By this it means to apply the law of eminent domain to the land and to extend the law of eminent domain till it embraces the mines, the factories, the railroads and the ocean carriers. In short, the Socialist party intends to destroy present day society, which, it contends, is run in the interest of the merchant or capitalist class, and from the materials to construct a new society which will be run in the interest of the working class. And in that day, say the Socialists, all men will be workers, and there will be but one class, the working class.

This, in short, is the aim of the Socialist party of the United States and of the world. The vote cast for Debs day before yesterday was the tally of the American citizens who have raised the red banner of revolt. It is a working-class revolt against the economic masters of the United States.

How will the masters quell the revolt?
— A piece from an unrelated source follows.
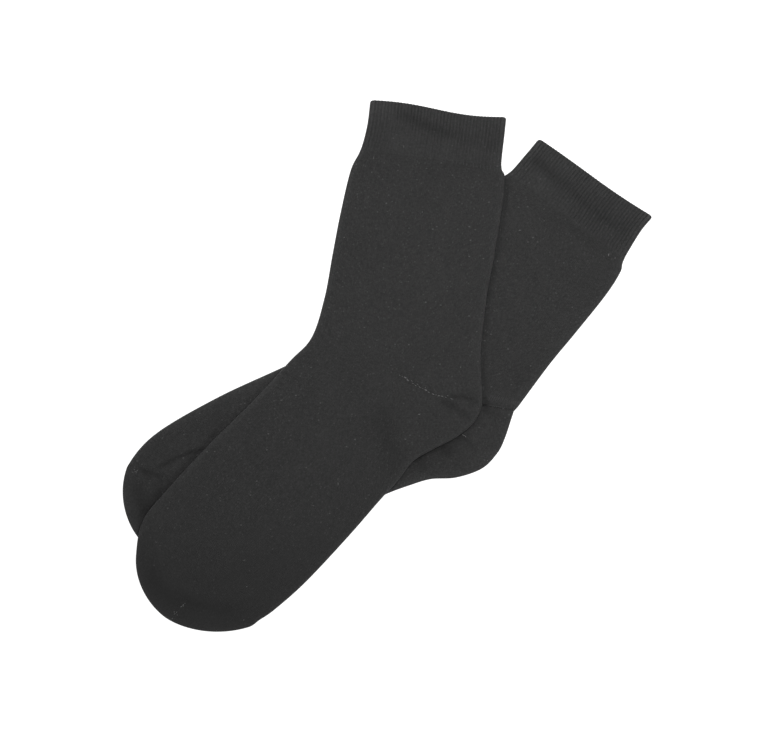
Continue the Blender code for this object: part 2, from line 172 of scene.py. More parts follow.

That remains to be seen, but the masters must take one thing into consideration — there was never the like of this revolt in the world before. It is without precedent. It is a democratic revolt and must be fought out with ballots.

It is not a strife of lockout and blacklist, strike and boycott, employers’ associations and labor unions, strike-breakers and broken heads, armed Pinkertons and injunctions, policemen’s clubs and machine guns. It is a peaceable and orderly revolt at the ballot box, under democratic conditions, where the majority rules.

My masters, you are in the minority. How will you manage to keep the majority of the votes?

What will you, my masters; what will you?